Given the Iranian threat and its influence on Syria, Hamas and Hizbollah, the first focus might be on seeking agreement with Iran. President Obama sent a video message to Iran, which was spoiled it by unnecessarily referring to Iran taking its rightful place in the community of nations but “that place cannot be reached through terror or arms…” (see post of 23 March). Despite Ayatollah’s apparent rebuff, the president should persist in seeking negotiations without pre-conditions. Maybe he should respond positively to the Iranian proposal to open comprehensive negotiations, sent to President Bush in 2003 via the Swiss Ambassador, which was arrogantly ignored by Washington.
Change of attitude
For progression to be made towards peace, the US and its allies must understand the significance of the history of the region and the different cultures. A new found sensitivity has to be found.

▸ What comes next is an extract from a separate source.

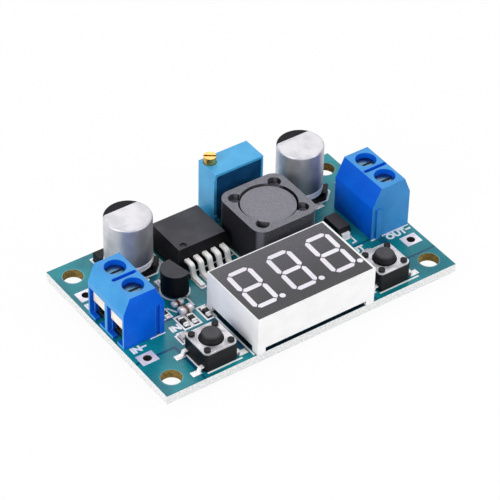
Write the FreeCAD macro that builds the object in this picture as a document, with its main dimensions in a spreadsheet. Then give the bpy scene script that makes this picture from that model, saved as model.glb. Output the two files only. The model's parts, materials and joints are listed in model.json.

America leadership remains essential, but Europe can play a valuable role, particularly in state- and institution-building. The United Nations would provide the umbrella and Russia, the fourth member of the Quartet, must be engaged.
Power of imagination
We tend to approach the Israel-Palestine in the light of the status quo and previous negotiations. However, the issue is politically dynamic and we should not be limited by preconceptions. Do we really understand the problems and the context in which they sit? Until we do, the core elements of a solution cannot be identified.
There has been a loss of hope among reasonable people on both sides. They don’t know what to do any more. The peace camp has contracted. Insecurity, fear and frustration are the order of the day.
One thing is obvious. There must be an immediate freeze on Israel extending the settlements in the West Bank. Despite the illegality and verbal commitments, de facto obstacles to peace have been built by successive Israeli governments of both left and right. Astonishingly, the United States (and for that matter, Europe) has taken no serious steps to curb the settlement building.